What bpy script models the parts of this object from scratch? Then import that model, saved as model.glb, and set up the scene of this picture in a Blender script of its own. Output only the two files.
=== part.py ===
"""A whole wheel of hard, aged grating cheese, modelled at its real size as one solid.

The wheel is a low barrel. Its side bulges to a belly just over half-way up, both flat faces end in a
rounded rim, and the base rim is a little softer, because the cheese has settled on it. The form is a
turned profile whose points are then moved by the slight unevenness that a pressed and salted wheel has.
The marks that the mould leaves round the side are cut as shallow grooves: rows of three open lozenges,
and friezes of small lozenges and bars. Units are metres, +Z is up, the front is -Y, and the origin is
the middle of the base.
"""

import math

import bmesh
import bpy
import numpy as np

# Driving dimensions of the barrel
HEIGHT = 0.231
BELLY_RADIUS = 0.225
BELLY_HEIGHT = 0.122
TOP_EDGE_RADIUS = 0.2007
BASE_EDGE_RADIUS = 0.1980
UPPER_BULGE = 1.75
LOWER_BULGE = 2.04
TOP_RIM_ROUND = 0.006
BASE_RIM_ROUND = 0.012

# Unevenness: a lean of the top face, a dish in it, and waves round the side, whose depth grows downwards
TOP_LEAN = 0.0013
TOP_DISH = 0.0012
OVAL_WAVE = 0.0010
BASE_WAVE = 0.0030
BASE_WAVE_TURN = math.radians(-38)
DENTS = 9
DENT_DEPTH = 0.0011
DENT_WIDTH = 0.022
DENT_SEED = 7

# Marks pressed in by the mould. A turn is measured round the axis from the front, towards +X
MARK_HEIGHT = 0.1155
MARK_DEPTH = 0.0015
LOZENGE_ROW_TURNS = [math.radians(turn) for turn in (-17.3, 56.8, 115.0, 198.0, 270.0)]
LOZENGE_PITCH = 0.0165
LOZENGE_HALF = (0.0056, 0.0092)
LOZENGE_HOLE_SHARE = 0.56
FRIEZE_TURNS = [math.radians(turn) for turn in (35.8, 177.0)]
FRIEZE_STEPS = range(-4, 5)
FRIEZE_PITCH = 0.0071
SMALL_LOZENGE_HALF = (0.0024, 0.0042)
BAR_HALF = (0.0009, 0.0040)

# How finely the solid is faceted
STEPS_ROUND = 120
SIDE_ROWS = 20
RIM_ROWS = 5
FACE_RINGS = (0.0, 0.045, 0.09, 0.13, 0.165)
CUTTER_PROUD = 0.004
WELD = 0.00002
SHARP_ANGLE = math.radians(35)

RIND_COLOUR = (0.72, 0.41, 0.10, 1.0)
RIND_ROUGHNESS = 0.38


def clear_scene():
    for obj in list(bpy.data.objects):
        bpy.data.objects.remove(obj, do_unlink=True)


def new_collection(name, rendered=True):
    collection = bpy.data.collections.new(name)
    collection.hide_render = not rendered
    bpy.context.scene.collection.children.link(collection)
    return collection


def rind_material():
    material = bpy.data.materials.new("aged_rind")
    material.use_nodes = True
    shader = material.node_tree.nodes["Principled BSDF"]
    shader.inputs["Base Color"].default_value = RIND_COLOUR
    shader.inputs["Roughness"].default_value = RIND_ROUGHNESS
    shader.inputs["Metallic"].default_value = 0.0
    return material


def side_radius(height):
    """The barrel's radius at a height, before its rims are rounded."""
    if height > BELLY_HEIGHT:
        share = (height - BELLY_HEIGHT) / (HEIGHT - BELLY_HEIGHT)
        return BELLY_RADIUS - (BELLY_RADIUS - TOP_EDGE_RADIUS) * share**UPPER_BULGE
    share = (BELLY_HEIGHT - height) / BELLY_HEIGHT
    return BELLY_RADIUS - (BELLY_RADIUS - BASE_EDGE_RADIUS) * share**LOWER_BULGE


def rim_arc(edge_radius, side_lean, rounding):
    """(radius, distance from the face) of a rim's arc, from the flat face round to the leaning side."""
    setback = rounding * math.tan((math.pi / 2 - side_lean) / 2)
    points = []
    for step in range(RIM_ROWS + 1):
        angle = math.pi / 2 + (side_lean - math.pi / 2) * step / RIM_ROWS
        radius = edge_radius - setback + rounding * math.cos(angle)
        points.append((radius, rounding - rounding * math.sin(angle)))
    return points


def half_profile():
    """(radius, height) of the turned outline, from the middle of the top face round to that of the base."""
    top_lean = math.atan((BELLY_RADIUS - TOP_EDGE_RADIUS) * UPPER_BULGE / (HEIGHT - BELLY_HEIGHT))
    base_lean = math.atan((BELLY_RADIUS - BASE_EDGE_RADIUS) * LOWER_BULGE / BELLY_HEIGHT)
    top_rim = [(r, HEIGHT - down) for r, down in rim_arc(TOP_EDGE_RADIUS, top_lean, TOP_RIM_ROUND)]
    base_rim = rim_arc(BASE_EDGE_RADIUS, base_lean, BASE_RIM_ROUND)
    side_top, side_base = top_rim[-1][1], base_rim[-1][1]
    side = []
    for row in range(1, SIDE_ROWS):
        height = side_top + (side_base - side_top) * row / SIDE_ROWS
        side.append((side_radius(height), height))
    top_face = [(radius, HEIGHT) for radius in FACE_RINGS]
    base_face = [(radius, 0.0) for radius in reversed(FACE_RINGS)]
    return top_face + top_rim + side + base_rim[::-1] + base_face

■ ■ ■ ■

### Required task:
Extract each line of the listing above, copying it word for word.

### Solution below:
What bpy script models the parts of this object from scratch? Then import that model, saved as model.glb, and set up the scene of this picture in a Blender script of its own. Output only the two files.
=== part.py ===
"""A whole wheel of hard, aged grating cheese, modelled at its real size as one solid.

The wheel is a low barrel. Its side bulges to a belly just over half-way up, both flat faces end in a
rounded rim, and the base rim is a little softer, because the cheese has settled on it. The form is a
turned profile whose points are then moved by the slight unevenness that a pressed and salted wheel has.
The marks that the mould leaves round the side are cut as shallow grooves: rows of three open lozenges,
and friezes of small lozenges and bars. Units are metres, +Z is up, the front is -Y, and the origin is
the middle of the base.
"""

import math

import bmesh
import bpy
import numpy as np

# Driving dimensions of the barrel
HEIGHT = 0.231
BELLY_RADIUS = 0.225
BELLY_HEIGHT = 0.122
TOP_EDGE_RADIUS = 0.2007
BASE_EDGE_RADIUS = 0.1980
UPPER_BULGE = 1.75
LOWER_BULGE = 2.04
TOP_RIM_ROUND = 0.006
BASE_RIM_ROUND = 0.012

# Unevenness: a lean of the top face, a dish in it, and waves round the side, whose depth grows downwards
TOP_LEAN = 0.0013
TOP_DISH = 0.0012
OVAL_WAVE = 0.0010
BASE_WAVE = 0.0030
BASE_WAVE_TURN = math.radians(-38)
DENTS = 9
DENT_DEPTH = 0.0011
DENT_WIDTH = 0.022
DENT_SEED = 7

# Marks pressed in by the mould. A turn is measured round the axis from the front, towards +X
MARK_HEIGHT = 0.1155
MARK_DEPTH = 0.0015
LOZENGE_ROW_TURNS = [math.radians(turn) for turn in (-17.3, 56.8, 115.0, 198.0, 270.0)]
LOZENGE_PITCH = 0.0165
LOZENGE_HALF = (0.0056, 0.0092)
LOZENGE_HOLE_SHARE = 0.56
FRIEZE_TURNS = [math.radians(turn) for turn in (35.8, 177.0)]
FRIEZE_STEPS = range(-4, 5)
FRIEZE_PITCH = 0.0071
SMALL_LOZENGE_HALF = (0.0024, 0.0042)
BAR_HALF = (0.0009, 0.0040)

# How finely the solid is faceted
STEPS_ROUND = 120
SIDE_ROWS = 20
RIM_ROWS = 5
FACE_RINGS = (0.0, 0.045, 0.09, 0.13, 0.165)
CUTTER_PROUD = 0.004
WELD = 0.00002
SHARP_ANGLE = math.radians(35)

RIND_COLOUR = (0.72, 0.41, 0.10, 1.0)
RIND_ROUGHNESS = 0.38


def clear_scene():
    for obj in list(bpy.data.objects):
        bpy.data.objects.remove(obj, do_unlink=True)


def new_collection(name, rendered=True):
    collection = bpy.data.collections.new(name)
    collection.hide_render = not rendered
    bpy.context.scene.collection.children.link(collection)
    return collection


def rind_material():
    material = bpy.data.materials.new("aged_rind")
    material.use_nodes = True
    shader = material.node_tree.nodes["Principled BSDF"]
    shader.inputs["Base Color"].default_value = RIND_COLOUR
    shader.inputs["Roughness"].default_value = RIND_ROUGHNESS
    shader.inputs["Metallic"].default_value = 0.0
    return material


def side_radius(height):
    """The barrel's radius at a height, before its rims are rounded."""
    if height > BELLY_HEIGHT:
        share = (height - BELLY_HEIGHT) / (HEIGHT - BELLY_HEIGHT)
        return BELLY_RADIUS - (BELLY_RADIUS - TOP_EDGE_RADIUS) * share**UPPER_BULGE
    share = (BELLY_HEIGHT - height) / BELLY_HEIGHT
    return BELLY_RADIUS - (BELLY_RADIUS - BASE_EDGE_RADIUS) * share**LOWER_BULGE


def rim_arc(edge_radius, side_lean, rounding):
    """(radius, distance from the face) of a rim's arc, from the flat face round to the leaning side."""
    setback = rounding * math.tan((math.pi / 2 - side_lean) / 2)
    points = []
    for step in range(RIM_ROWS + 1):
        angle = math.pi / 2 + (side_lean - math.pi / 2) * step / RIM_ROWS
        radius = edge_radius - setback + rounding * math.cos(angle)
        points.append((radius, rounding - rounding * math.sin(angle)))
    return points


def half_profile():
    """(radius, height) of the turned outline, from the middle of the top face round to that of the base."""
    top_lean = math.atan((BELLY_RADIUS - TOP_EDGE_RADIUS) * UPPER_BULGE / (HEIGHT - BELLY_HEIGHT))
    base_lean = math.atan((BELLY_RADIUS - BASE_EDGE_RADIUS) * LOWER_BULGE / BELLY_HEIGHT)
    top_rim = [(r, HEIGHT - down) for r, down in rim_arc(TOP_EDGE_RADIUS, top_lean, TOP_RIM_ROUND)]
    base_rim = rim_arc(BASE_EDGE_RADIUS, base_lean, BASE_RIM_ROUND)
    side_top, side_base = top_rim[-1][1], base_rim[-1][1]
    side = []
    for row in range(1, SIDE_ROWS):
        height = side_top + (side_base - side_top) * row / SIDE_ROWS
        side.append((side_radius(height), height))
    top_face = [(radius, HEIGHT) for radius in FACE_RINGS]
    base_face = [(radius, 0.0) for radius in reversed(FACE_RINGS)]
    return top_face + top_rim + side + base_rim[::-1] + base_face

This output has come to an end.